Can a Reader Be Incompetent?


It's funny how different readers perceive one and the same story differently. Many years ago I wrote a story where the crippled and depressive male protagonist labelled a female character stupid and kept repeating "I hate stupidity" like a mantra throughout the whole story. Ironically, he had chosen her company himself. When I gave a copy of that story to my mother she said the protagonist was in love with that girl right after reading the story for the first time. When I published that story online none of my readers realized that my protagonist was stubbornly lying to himself and understood the story only literally, even after reading it multiple times. When I said that the two characters are actually in love with each other I was told it just doesn't come across. Apparently my online readers didn't feel that the protagonist "hated" that girl a bit too obsessively.

So was the story good or not? It's really hard to say when only part of the audience sees the "deeper" meaning. There's always the question: Are the hints I gave in the story too subtle or is my audience just not competent enough to see them? The horrible thing about this question is: I still don't know the answer.

However, I do believe there is such a thing as an incompetent reader. It's only a few months ago that I read a comment on a story with an autodiegetic first-person narrator. The reader criticized that the language was too judging and that there was no insight into other characters. I repeat: It was a first-person narrator. Of course his language is judging, subjective and without insight into other characters, as the protagonist - like most people - lacked the ability to read minds. In my humble opinion, it was a classical case of a critique given without much thinking and understanding. The reader obviously had certain expectations that just weren't met. So that the reader didn't like certain aspects of the story basically was his own fault, not the author's.
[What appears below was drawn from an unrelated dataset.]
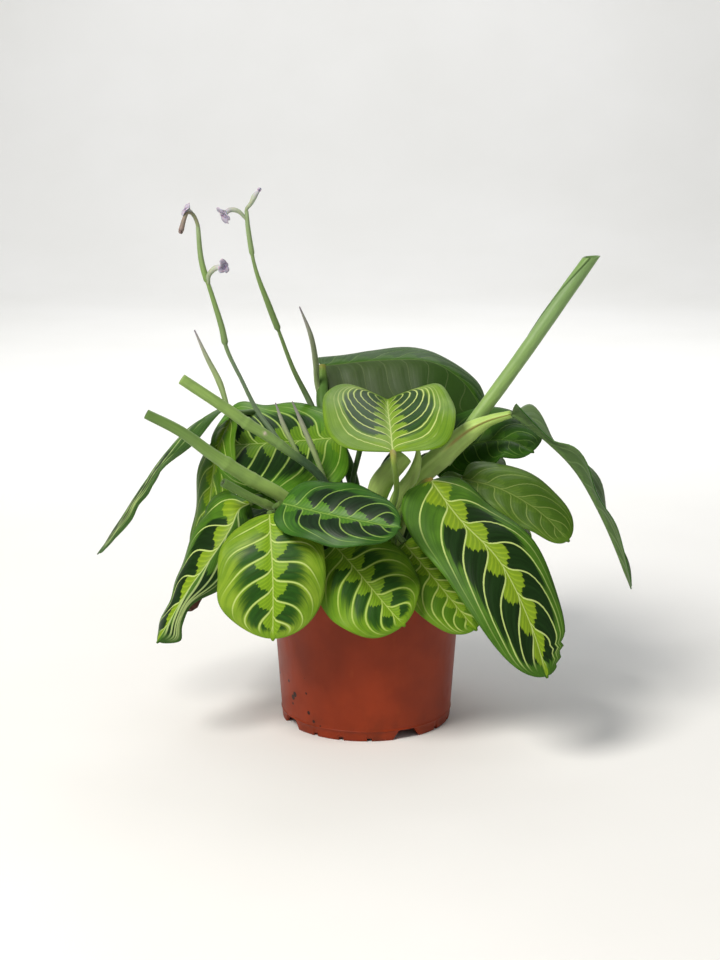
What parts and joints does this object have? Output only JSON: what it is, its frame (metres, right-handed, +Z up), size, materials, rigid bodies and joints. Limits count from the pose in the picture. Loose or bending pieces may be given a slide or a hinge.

A Reader's Expectations vs. the Author's Intention


Examples of such misplaced feedback are everywhere. A couple of years ago I got negative feedback for a story of mine, saying my story wasn't engaging. Well, what can I say? It was actually the whole point of the story. It was about two people who meet every Tuesday on a train station and apparently would like to get to know each other but are just unable to start a conversation (as it often happens here in Germany where people are often too afraid to approach each other and small talk isn't as commonplace as in the US for instance). I did everything I could think of to make the narration as unengaging and monotonous as possible, so the readers would look at my characters from a distance. I didn't want my readers to "dive" into the story and feel for my characters. I didn't want to create suspense à la: "Will they get together?" I wanted my readers to question my characters' actions and realize the irony and ludicrosity of their situation.

All of my other readers understood my intention and one reader even applied the story to her own situation in a comment: "I really should start talking to him." I see it as proof that my decision to tell the story the way I did wasn't wrong at all. This is why I believe it is important to always question the feedback you get. The negative feedback - and, well, the positive as well.

Every one of us knows many artists who produce lots and lots of crap and for some reason still have a large fanbase. I think it will always remain one of those eternal mysteries of life why stories with bad spelling and horrible grammar mistakes, songs with no noteworthy poetical value and movies promoting very questionable moral values become popular, but it does happen and we have to deal with the fact that there are many people who are unable to see obvious artistic flaws. Which means, actually, that there are many people out there whose positive feedback isn't worth much.

The Value of Feedback


It seems feedback per se doesn't say anything about the quality of an artwork. It depends on its giver just too much: What does this person like? What education did this person have? What IQ and EQ does this person have? What did this person experience in life? How much does this person understand about your art genre? How much experience has this person had with your art genre? How carefully did this person examine your artwork? May this person have been distracted? May this person have had an especially good or especially bad day? And so on ...

It's impossible to say whether the feedback you give and receive is good or bad. While personally I claim to be able to tell if a work of prose is good or bad and to be completely unable to tell if a work of music is good or bad my feedback for prose can be rushed or I just might not like a particular type of story whereas my simple, uneducated "I like it" or "I don't like it" might be exactly what the composer wants to know and thus helpful.

I do believe, actually, that you can measure the artistic quality of an artwork more or less objectively. In a former post I wrote that "good art makes maximum use of the tools specific to its genre." Based on this firm conviction, I can say that, for me, there is art that is objectively good or bad. However, sometimes we just don't like good works of art and prefer bad ones. This is our right as individuals with a very subjective taste. And usually our subjectivity overshadows our rational thinking.

This is why I believe that feedback givers are never right or wrong. They are just people with their subjective perception of your artwork, influenced by their life and surroundings. Feedback is no more and no less than the expression of a subjective perspective, maybe with a pinch of a faint attempt to be objective.

Personally I try not to take feedback - positive as well as negative - for more than it is. I decide for myself if a story is a success or not. - What about you? How do you approach the feedback you receive? Do you try to be objective when giving feedback? I’m eager to learn about your experiences!